O maior desconforto dos advogados ouvidos pela reportagem é com os precatórios, as dívidas de prefeituras ou do estado com contribuintes já reconhecidas pela Justiça. Esses débitos seguem uma lista de credores e podem levar anos para serem pagos pelos governos.
A queixa é que, após a liberação do dinheiro, o credor ainda espera meses para recebê-lo, já que o TJ-SP mantém um processo interno de autorização das transferências. Enquanto o processo não é concluído, o dinheiro fica depositado judicialmente, e o tribunal segue recebendo juros.
O Banco do Brasil informou, em nota, que “o contrato com o TJ-SP possui as características típicas dos contratos que tratam desse tema, sendo importante destacar que os instrumentos envolvendo órgãos do Poder Judiciário são regidos por normas específicas que garantem transparência, eficiência e conformidade legal”.
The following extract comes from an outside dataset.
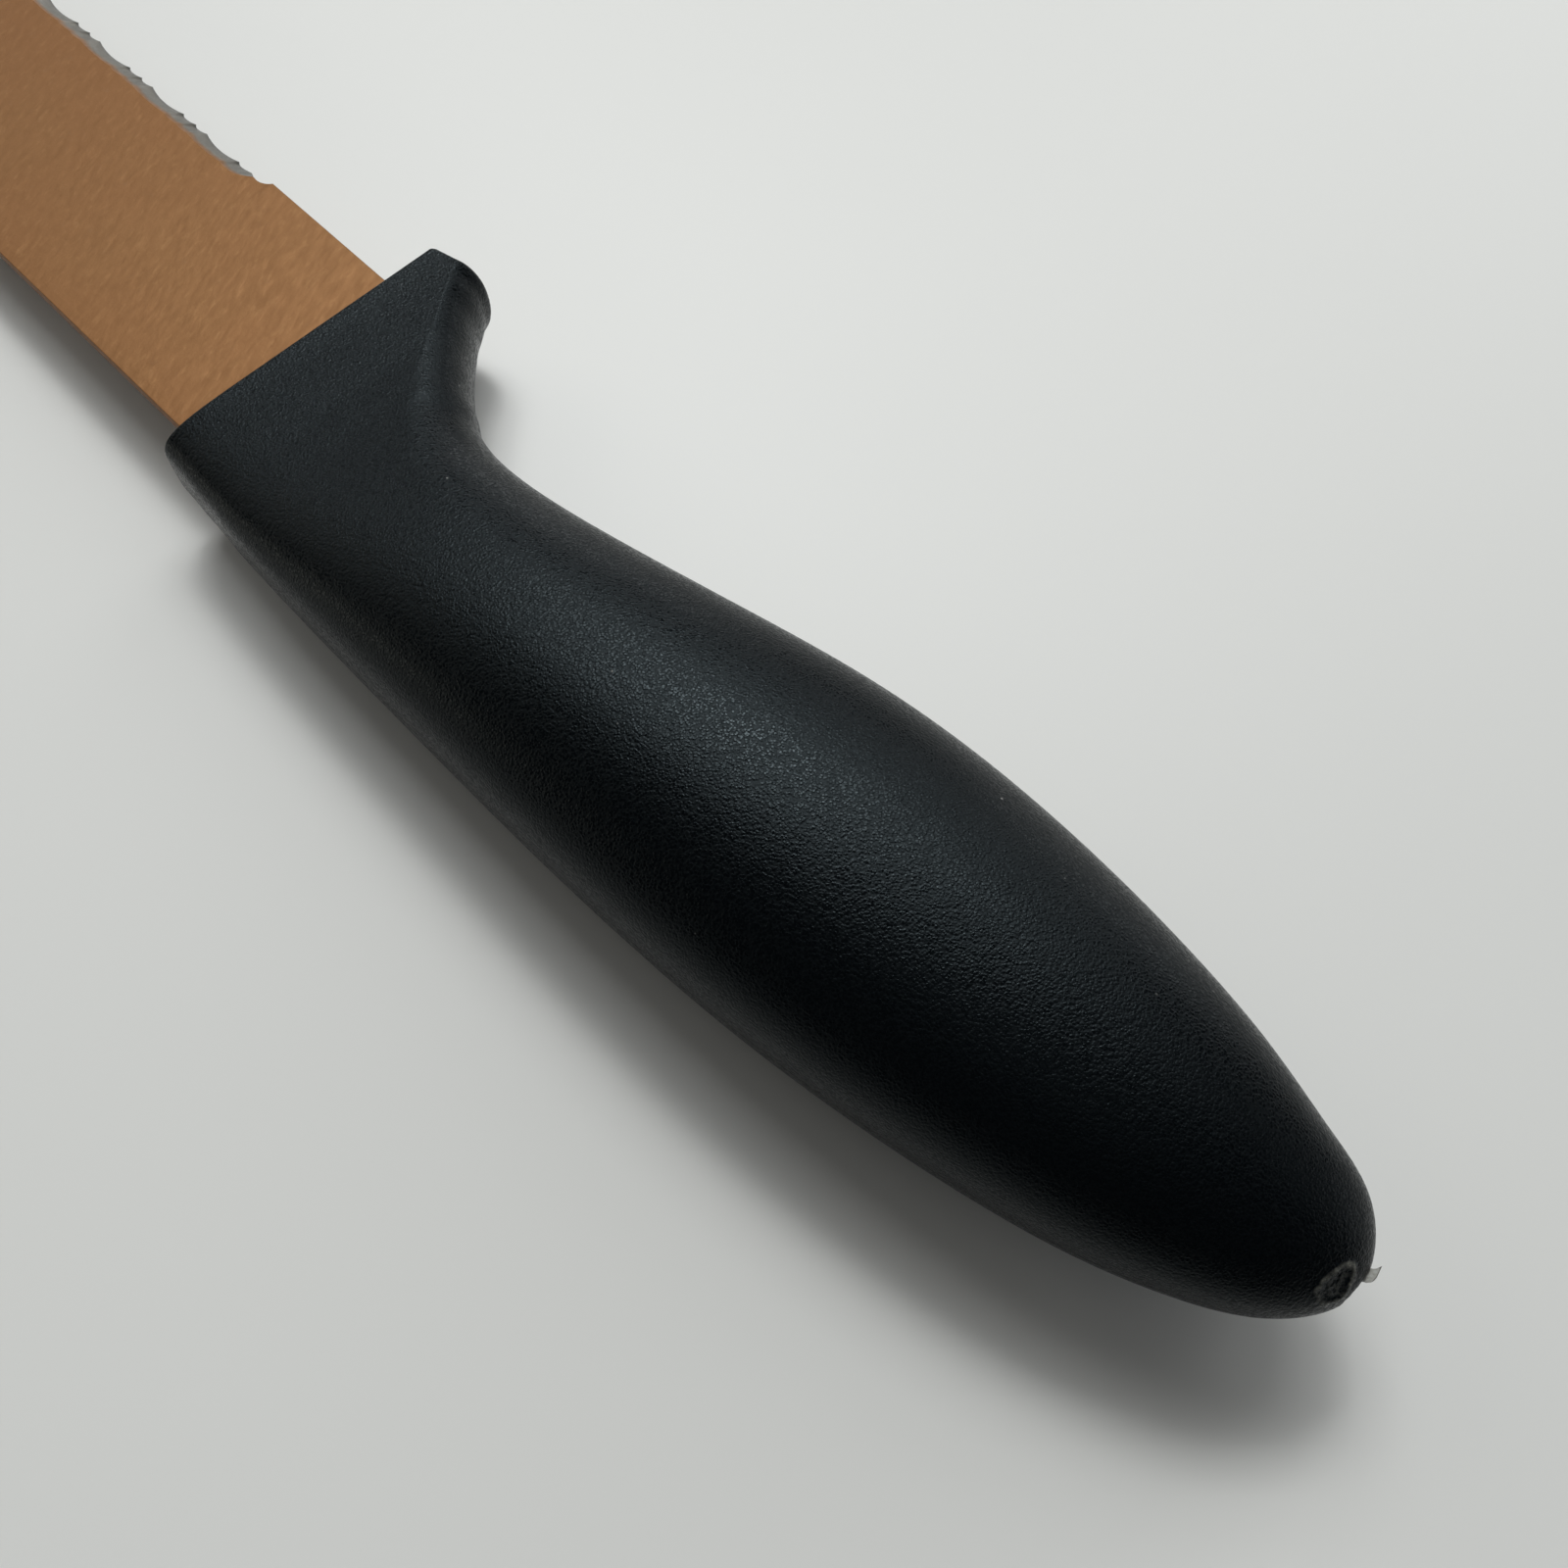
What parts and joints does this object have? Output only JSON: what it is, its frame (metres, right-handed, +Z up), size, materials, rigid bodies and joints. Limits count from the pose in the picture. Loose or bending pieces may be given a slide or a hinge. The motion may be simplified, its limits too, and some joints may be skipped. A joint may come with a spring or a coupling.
{
  "type": "serrated chef knife",
  "caption": "Kitchen knife with a coated, serrated steel blade ground on one side, and a moulded plastic handle with a finger guard, locked onto a hidden tang.",
  "frame": {"origin": "centre of the footprint of the knife lying on its side, on the surface that it lies on", "axes": "+X from the butt of the handle to the tip, level; +Y from the cutting edge to the spine; +Z up out of the ground side of the blade"},
  "size_m": [0.3262, 0.0372, 0.0233],
  "materials": {
    "coated_steel": "copper-coloured non-stick coating, fine orange-peel, on stainless steel; bare ground steel at the serrated edge",
    "handle_plastic": "black injection-moulded plastic with a fine spark-eroded grain"
  },
  "bodies": {
    "root": {"blade": "coated_steel", "handle": "handle_plastic"}
  },
  "joints": []
}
Fundo assegura recursos que ampliam acesso à Justiça, diz TJ
Por meio de nota à Folha, o TJ-SP destacou que o Fundo Especial de Despesa tem a finalidade de “assegurar recursos para expansão e aperfeiçoamento da atividade jurisdicional, visando ampliar o acesso à Justiça”, bem como pode ser usado para despesas decorrentes de decisões administrativas e auxílios alimentação, creche e funeral.
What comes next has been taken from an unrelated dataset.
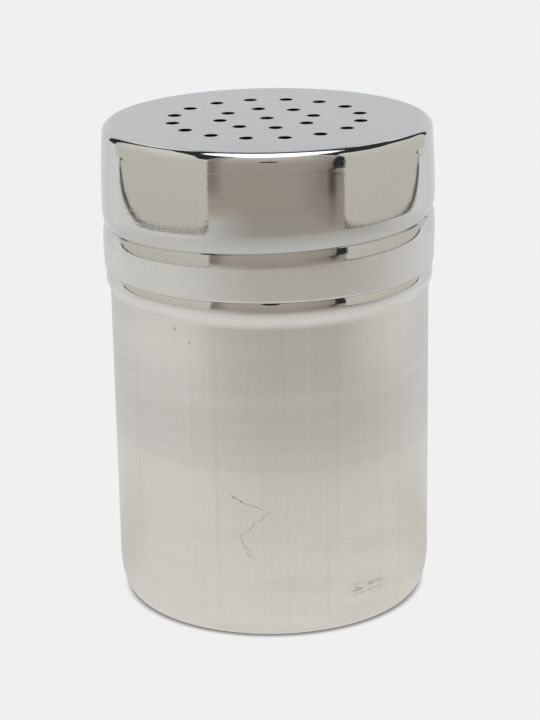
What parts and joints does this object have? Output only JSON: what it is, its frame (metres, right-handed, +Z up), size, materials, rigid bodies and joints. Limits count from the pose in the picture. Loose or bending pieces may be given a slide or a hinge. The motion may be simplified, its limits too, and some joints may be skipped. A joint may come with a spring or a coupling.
{
  "type": "spice shaker with screw lid",
  "caption": "Round stainless steel spice shaker: deep drawn cup with a stop bead and a screw-on sleeve lid with a pierced flat top.",
  "frame": {"origin": "centre of the flat base, on the surface the shaker stands on", "axes": "+Z up along the shaker's axis, the pictured side looks along -Y"},
  "size_m": [0.0678, 0.0678, 0.0998],
  "materials": {
    "cup_steel": "satin, drawn",
    "ring_silicone": "matte",
    "lid_steel": "polished side, fine satin top"
  },
  "bodies": {
    "cup": {"cup": "cup_steel"},
    "sealing_ring": {"sealing_ring": "ring_silicone"},
    "lid": {"lid": "lid_steel"}
  },
  "joints": [
    {"name": "lid_lift", "type": "slide", "parent": "cup", "child": "sealing_ring", "axis": [0, 0, 1], "range_m": [0, 0.0301]},
    {"name": "lid_turn", "type": "hinge", "parent": "sealing_ring", "child": "lid", "pos_m": [0, 0, 0.085], "axis": [0, 0, 1], "range_deg": [0, 2070]}
  ],
  "couplings": [
    {"joint": "lid_lift", "follows": "lid_turn", "m_per_rad": 0.00083238}
  ]
}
“Ao alocar recursos do FED, o TJ-SP observa rigorosamente tais finalidades, sempre com foco no compromisso inabalável da instituição com uma Justiça cada vez mais eficiente, acessível, moderna e célere”, diz a nota.
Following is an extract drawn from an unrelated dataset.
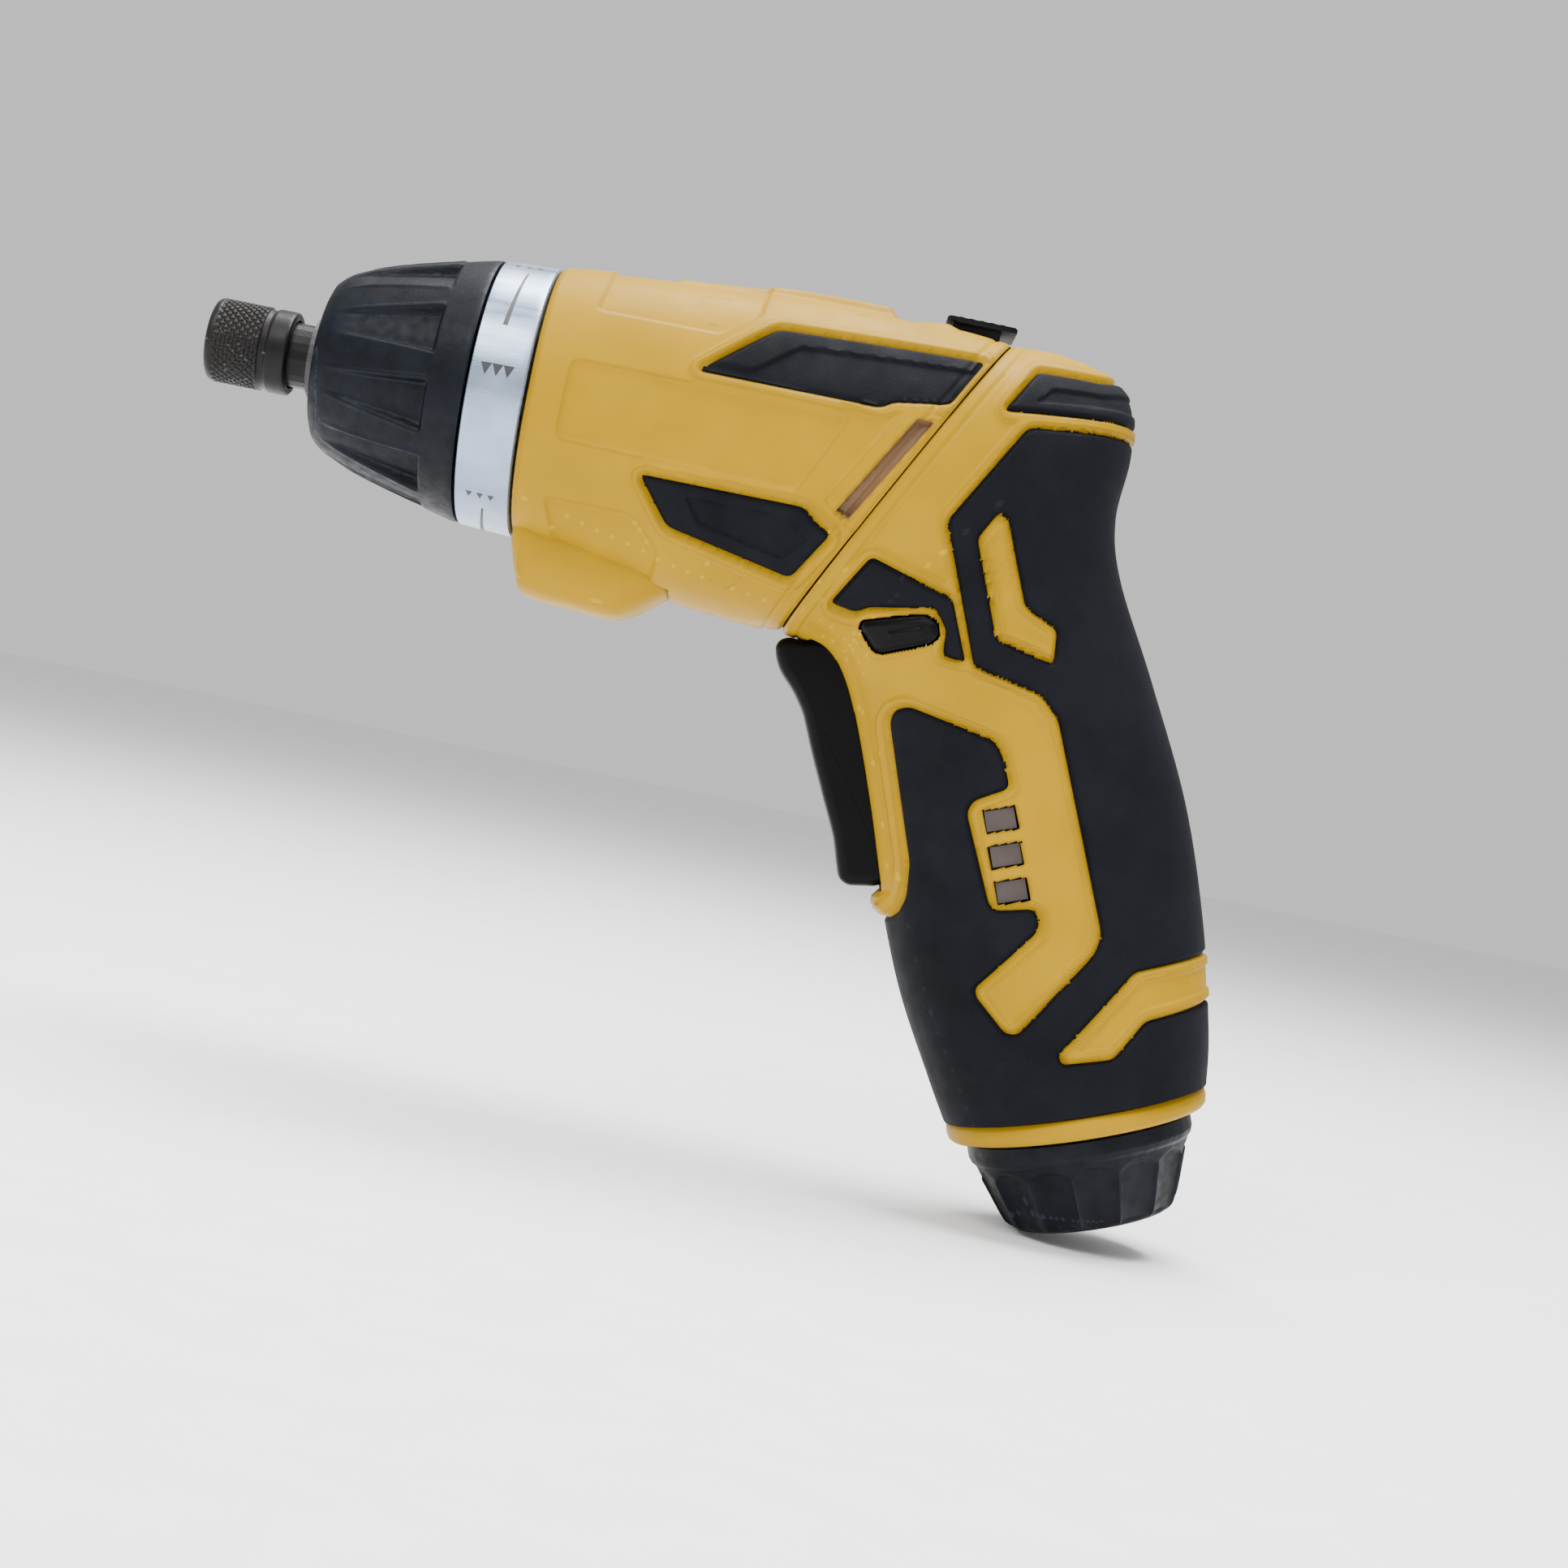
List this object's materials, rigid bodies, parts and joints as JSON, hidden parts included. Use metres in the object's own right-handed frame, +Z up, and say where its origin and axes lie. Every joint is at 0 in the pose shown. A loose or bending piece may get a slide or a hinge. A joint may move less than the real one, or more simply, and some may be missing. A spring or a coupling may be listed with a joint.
{
  "type": "cordless screwdriver",
  "caption": "Cordless screwdriver with a swivelling pistol handle, quick-release hex bit holder, torque collar with scale ring, lever trigger and push-through direction selector.",
  "frame": {"origin": "bit seat: centre of the magnet face at the bottom of the hex socket, on the spindle axis", "axes": "-X towards the bit, +Z up, pistol grip hanging below with its back to +X; +Y is the tool's right-hand side"},
  "size_m": [0.1951, 0.0488, 0.1524],
  "materials": {
    "yellow_body": "satin moulded shell, warm yellow",
    "black_grip": "fine-grained soft overmould, black",
    "black_collar": "slightly worn black, bluish sheen",
    "gloss_black": "glossy black control",
    "scale_silver": "brushed silver scale ring",
    "black_oxide": "black oxide, knurled",
    "bright_steel": "ground steel",
    "screw_steel": "black zinc screw",
    "gear_case": "glass-filled black plastic",
    "planet_plastic": "natural acetal",
    "motor_steel": "zinc-plated can",
    "ferrite": "sintered magnet",
    "rotor_copper": "laminations with lacquered copper",
    "brass": "turned brass",
    "lamp_clear": "clear moulded lens",
    "indicator_clear": "smoked light guide",
    "cell_wrap": "shrink-wrapped cell",
    "spring_steel": "spring wire"
  },
  "bodies": {
    "handle": {"handle_shell_left": "yellow_body", "handle_shell_right": "yellow_body", "grip_left": "black_grip", "grip_right": "black_grip", "shoulder_pad_left": "black_grip", "shoulder_pad_right": "black_grip", "heel_pad": "black_grip", "handle_screw_1": "screw_steel", "handle_screw_2": "screw_steel", "handle_screw_3": "screw_steel", "handle_screw_4": "screw_steel", "swivel_hub": "gear_case", "trigger_pin": "bright_steel", "switch_body": "gear_case", "level_indicator": "indicator_clear", "battery_cell_1": "cell_wrap", "battery_cell_2": "cell_wrap", "battery_cell_3": "cell_wrap", "end_ring": "yellow_body"},
    "head": {"head_shell_left": "yellow_body", "head_shell_right": "yellow_body", "head_insert_upper_left": "black_grip", "head_insert_upper_right": "black_grip", "head_insert_lower_left": "black_grip", "head_insert_lower_right": "black_grip", "head_screw_1": "screw_steel", "head_screw_2": "screw_steel", "head_screw_3": "screw_steel", "lamp_lens": "lamp_clear", "gearbox_case": "gear_case", "ring_gear": "bright_steel", "motor_can": "motor_steel", "motor_magnet": "ferrite", "motor_end_bell": "gear_case", "clutch_spring": "spring_steel", "swivel_lock_spring": "spring_steel"},
    "swivel_lock": {"swivel_lock_button": "gloss_black"},
    "collar": {"torque_collar": "black_collar", "torque_scale_ring": "scale_silver", "clutch_nut": "brass"},
    "spindle": {"spindle": "black_oxide", "bit_magnet": "bright_steel", "sleeve_clip": "bright_steel", "sleeve_spring": "spring_steel"},
    "sleeve": {"release_sleeve": "black_oxide"},
    "carrier": {"input_carrier": "bright_steel"},
    "rotor": {"motor_rotor": "rotor_copper", "motor_pinion": "brass"},
    "trigger": {"trigger": "gloss_black"},
    "selector": {"direction_selector": "gloss_black"},
    "cap": {"end_cap": "black_collar", "contact_spring": "spring_steel"},
    "planet_output_1": {"planet_output_1": "planet_plastic"},
    "planet_output_2": {"planet_output_2": "planet_plastic"},
    "planet_output_3": {"planet_output_3": "planet_plastic"},
    "planet_input_1": {"planet_input_1": "planet_plastic"},
    "planet_input_2": {"planet_input_2": "planet_plastic"},
    "planet_input_3": {"planet_input_3": "planet_plastic"}
  },
  "joints": [
    {"name": "head_swivel", "type": "hinge", "parent": "handle", "child": "head", "pos_m": [0.1059, 0, -0.002], "axis": [0.8862, 0, -0.4633], "range_deg": [0, 180]},
    {"name": "swivel_lock_slide", "type": "slide", "parent": "head", "child": "swivel_lock", "axis": [-1, 0, 0], "range_m": [0, 0.0025], "stiffness_N_per_m": 400, "springref_m": -0.005},
    {"name": "torque_collar_turn", "type": "hinge", "parent": "head", "child": "collar", "pos_m": [0, 0, 0], "axis": [-1, 0, 0], "range_deg": [0, 300]},
    {"name": "rotor_spin", "type": "hinge", "parent": "head", "child": "rotor", "pos_m": [0, 0, 0], "axis": [-1, 0, 0], "continuous": true},
    {"name": "carrier_spin", "type": "hinge", "parent": "head", "child": "carrier", "pos_m": [0, 0, 0], "axis": [-1, 0, 0], "continuous": true},
    {"name": "spindle_spin", "type": "hinge", "parent": "head", "child": "spindle", "pos_m": [0, 0, 0], "axis": [-1, 0, 0], "continuous": true},
    {"name": "sleeve_slide", "type": "slide", "parent": "spindle", "child": "sleeve", "axis": [1, 0, 0], "range_m": [0, 0.003], "stiffness_N_per_m": 800, "springref_m": -0.004},
    {"name": "trigger_pull", "type": "hinge", "parent": "handle", "child": "trigger", "pos_m": [0.1082, 0, -0.03584], "axis": [0, -1, 0], "range_deg": [0, 7], "stiffness_Nm_per_rad": 1.2, "springref_deg": -6.88},
    {"name": "direction_push", "type": "slide", "parent": "handle", "child": "selector", "axis": [0, 1, 0], "range_m": [-0.0025, 0.0025]},
    {"name": "end_cap_turn", "type": "hinge", "parent": "handle", "child": "cap", "pos_m": [0.16076, 0, -0.1096], "axis": [-0.3502, 0, 0.9367], "range_deg": [0, 90]},
    {"name": "planet_output_1_spin", "type": "hinge", "parent": "spindle", "child": "planet_output_1", "pos_m": [0, 0.00918, 0], "axis": [-1, 0, 0], "continuous": true},
    {"name": "planet_output_2_spin", "type": "hinge", "parent": "spindle", "child": "planet_output_2", "pos_m": [0, -0.00459, 0.00795], "axis": [-1, 0, 0], "continuous": true},
    {"name": "planet_output_3_spin", "type": "hinge", "parent": "spindle", "child": "planet_output_3", "pos_m": [0, -0.00459, -0.00795], "axis": [-1, 0, 0], "continuous": true},
    {"name": "planet_input_1_spin", "type": "hinge", "parent": "carrier", "child": "planet_input_1", "pos_m": [0, 0.00918, 0], "axis": [-1, 0, 0], "continuous": true},
    {"name": "planet_input_2_spin", "type": "hinge", "parent": "carrier", "child": "planet_input_2", "pos_m": [0, -0.00459, 0.00795], "axis": [-1, 0, 0], "continuous": true},
    {"name": "planet_input_3_spin", "type": "hinge", "parent": "carrier", "child": "planet_input_3", "pos_m": [0, -0.00459, -0.00795], "axis": [-1, 0, 0], "continuous": true}
  ],
  "couplings": [
    {"joint": "carrier_spin", "follows": "rotor_spin", "ratio": 0.16667},
    {"joint": "spindle_spin", "follows": "rotor_spin", "ratio": 0.027778},
    {"joint": "planet_output_1_spin", "follows": "rotor_spin", "ratio": -0.069444},
    {"joint": "planet_output_2_spin", "follows": "rotor_spin", "ratio": -0.069444},
    {"joint": "planet_output_3_spin", "follows": "rotor_spin", "ratio": -0.069444},
    {"joint": "planet_input_1_spin", "follows": "rotor_spin", "ratio": -0.41667},
    {"joint": "planet_input_2_spin", "follows": "rotor_spin", "ratio": -0.41667},
    {"joint": "planet_input_3_spin", "follows": "rotor_spin", "ratio": -0.41667}
  ]
}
A nota não responde ao questionamento feito pela reportagem sobre o eventual conflito de interesses nem nega o emprego dos recursos para pagamento de vantagens fora do teto aos magistrados, mas elenca investimentos feitos pelo tribunal no período.
Entre 2021 e 2024, diz a nota, o TJ-SP adquiriu 40 mil computadores e notebooks e mais de 80 mil monitores, nomeou quase 8.000 novos servidores e 320 magistrados e instalou 61 novas varas judiciais e 48 unidades de processamento judicial.
“Em relação aos precatórios, foram adotadas inúmeras medidas de gestão para agilização dos pagamentos, com resultados notáveis”, diz o texto. Entre 2021 e 2024, o TJ-SP informa ter disponibilizado R$ 59 bilhões a beneficiários desse tipo de recurso.